INSTRUCTIONS TO FOLLOW: Output the full material exactly as it appears here.

DATASET EXCERPTS:
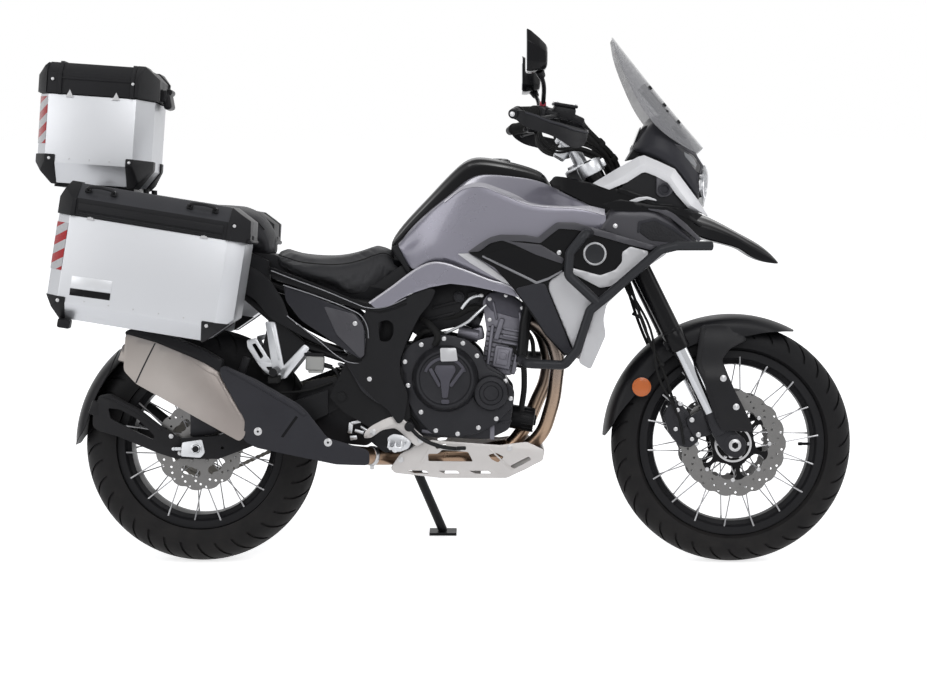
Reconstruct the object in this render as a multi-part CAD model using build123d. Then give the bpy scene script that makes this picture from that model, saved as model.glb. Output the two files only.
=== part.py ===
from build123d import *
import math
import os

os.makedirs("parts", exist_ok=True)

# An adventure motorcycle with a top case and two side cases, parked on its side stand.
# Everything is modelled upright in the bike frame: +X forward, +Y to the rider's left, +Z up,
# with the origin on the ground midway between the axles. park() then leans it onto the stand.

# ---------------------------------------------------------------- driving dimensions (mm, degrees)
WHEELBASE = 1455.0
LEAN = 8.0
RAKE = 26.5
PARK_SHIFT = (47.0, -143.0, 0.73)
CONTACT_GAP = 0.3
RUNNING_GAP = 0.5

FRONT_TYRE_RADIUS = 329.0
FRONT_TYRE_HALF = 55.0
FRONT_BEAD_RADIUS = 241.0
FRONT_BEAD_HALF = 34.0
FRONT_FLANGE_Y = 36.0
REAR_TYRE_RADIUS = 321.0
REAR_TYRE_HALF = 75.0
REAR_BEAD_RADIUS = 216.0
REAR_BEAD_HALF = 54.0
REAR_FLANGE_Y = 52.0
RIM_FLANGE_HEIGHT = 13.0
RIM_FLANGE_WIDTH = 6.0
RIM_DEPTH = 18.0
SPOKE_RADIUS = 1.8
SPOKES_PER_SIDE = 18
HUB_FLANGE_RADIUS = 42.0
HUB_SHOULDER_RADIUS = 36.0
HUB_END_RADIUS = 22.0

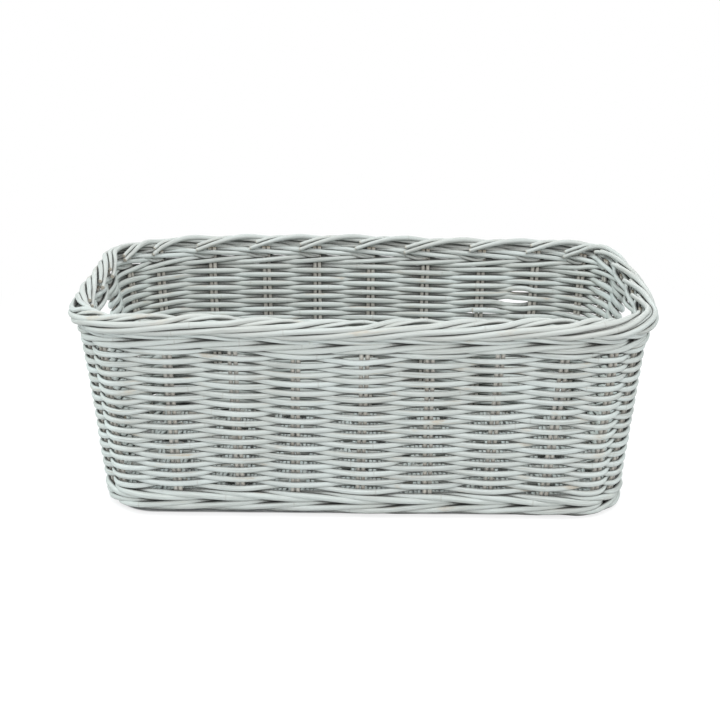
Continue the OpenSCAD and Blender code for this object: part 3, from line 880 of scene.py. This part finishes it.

THE RESPONSE:
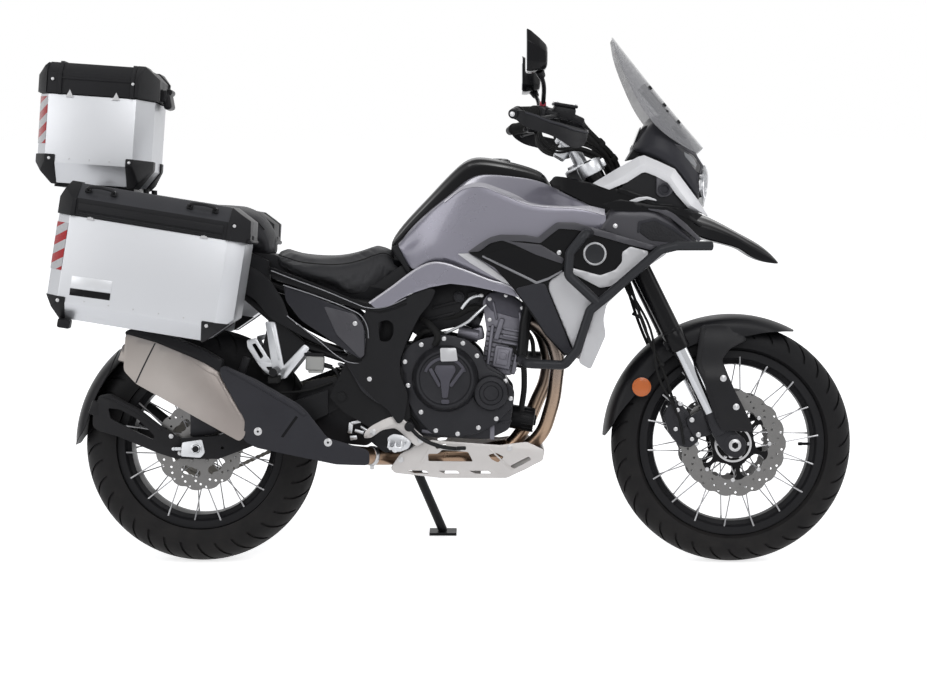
Reconstruct the object in this render as a multi-part CAD model using build123d. Then give the bpy scene script that makes this picture from that model, saved as model.glb. Output the two files only.
=== part.py ===
from build123d import *
import math
import os

os.makedirs("parts", exist_ok=True)

# An adventure motorcycle with a top case and two side cases, parked on its side stand.
# Everything is modelled upright in the bike frame: +X forward, +Y to the rider's left, +Z up,
# with the origin on the ground midway between the axles. park() then leans it onto the stand.

# ---------------------------------------------------------------- driving dimensions (mm, degrees)
WHEELBASE = 1455.0
LEAN = 8.0
RAKE = 26.5
PARK_SHIFT = (47.0, -143.0, 0.73)
CONTACT_GAP = 0.3
RUNNING_GAP = 0.5

FRONT_TYRE_RADIUS = 329.0
FRONT_TYRE_HALF = 55.0
FRONT_BEAD_RADIUS = 241.0
FRONT_BEAD_HALF = 34.0
FRONT_FLANGE_Y = 36.0
REAR_TYRE_RADIUS = 321.0
REAR_TYRE_HALF = 75.0
REAR_BEAD_RADIUS = 216.0
REAR_BEAD_HALF = 54.0
REAR_FLANGE_Y = 52.0
RIM_FLANGE_HEIGHT = 13.0
RIM_FLANGE_WIDTH = 6.0
RIM_DEPTH = 18.0
SPOKE_RADIUS = 1.8
SPOKES_PER_SIDE = 18
HUB_FLANGE_RADIUS = 42.0
HUB_SHOULDER_RADIUS = 36.0
HUB_END_RADIUS = 22.0

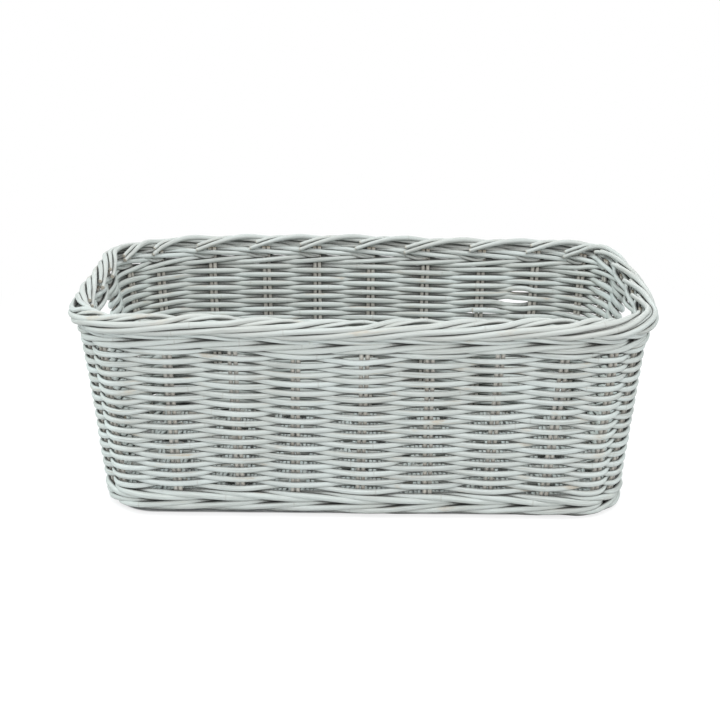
Continue the OpenSCAD and Blender code for this object: part 3, from line 880 of scene.py. This part finishes it.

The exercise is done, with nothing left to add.